Government Chief Whip of the National Assembly of Namibia
- Incumbent
- Assumed office 20 March 2020
- Preceded by: Evelyn !Nawases-Taeyele

Member of the National Assembly of Namibia
- Incumbent
- Assumed office 20 March 2015

Personal details
- Born: Julius Hamunyera Hambyuka 25 March 1966 (age 60) Tondoro, South West Africa
- Party: SWAPO
- Alma mater: Polytechnic of Namibia
- Occupation: Member of Parliament
- Profession: Politician

= Hamunyera Hambyuka =

Namibian politician

Julius Hamunyera Hambyuka (born 25 March 1966) is a Namibian politician who has served as a Member of the National Assembly of Namibia since March 2015. A member of the ruling SWAPO party, he was appointed the Government Chief Whip of the National Assembly in March 2020.

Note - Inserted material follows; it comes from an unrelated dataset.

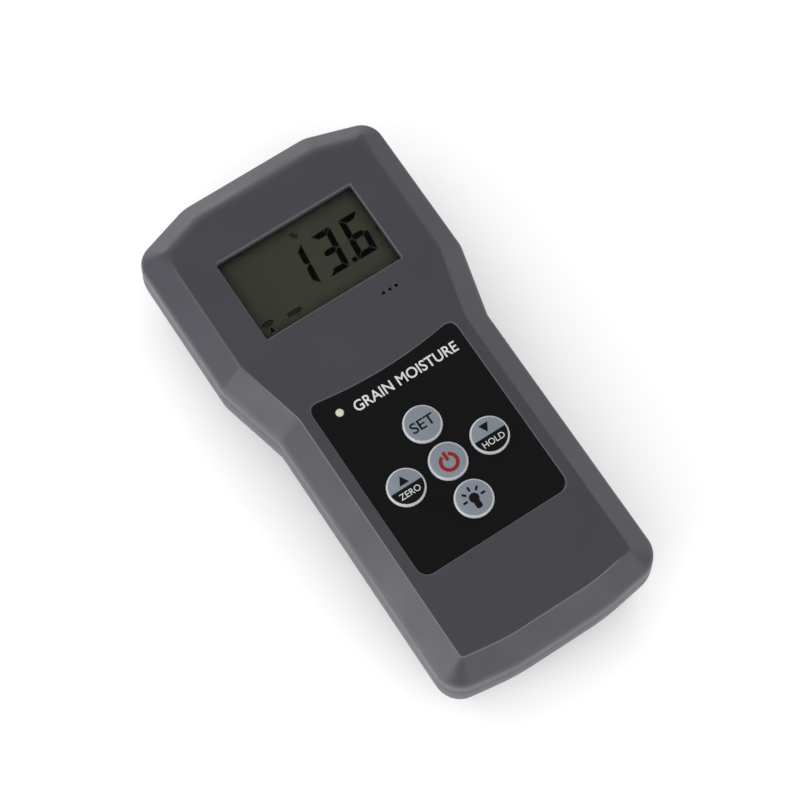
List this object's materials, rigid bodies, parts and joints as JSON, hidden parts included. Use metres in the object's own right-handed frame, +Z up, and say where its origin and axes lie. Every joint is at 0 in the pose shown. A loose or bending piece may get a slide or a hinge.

==Background and education==
Hambyuka was born on 25 March 1966 in Tondoro in the former South West Africa, now Namibia. He matriculated from Dr Romanus Kampungu Senior Secondary School and went on to study at the Polytechnic of Namibia where he obtained a diploma in business management and administration and a certificate in event management. Hambyuka started his career by working at the Katemo Agriculture Cooperative.

==Political career==
Within SWAPO, he was a regional administrator from 1998 to 2000, a deputy party director from 2001 to 2003, and the director of administration at the party's regional branch in Kavango West from 2004 until 2015. He was elected to Parliament in November 2014. He took office as an MP on 20 March 2015. He was largely a backbencher during his first term.

At the 2019 general election, he was re-elected for a second term as a parliamentarian. When the National Assembly convened in March 2020, Hambyuka was named SWAPO chief whip and consequently became the Government Chief Whip of the National Assembly.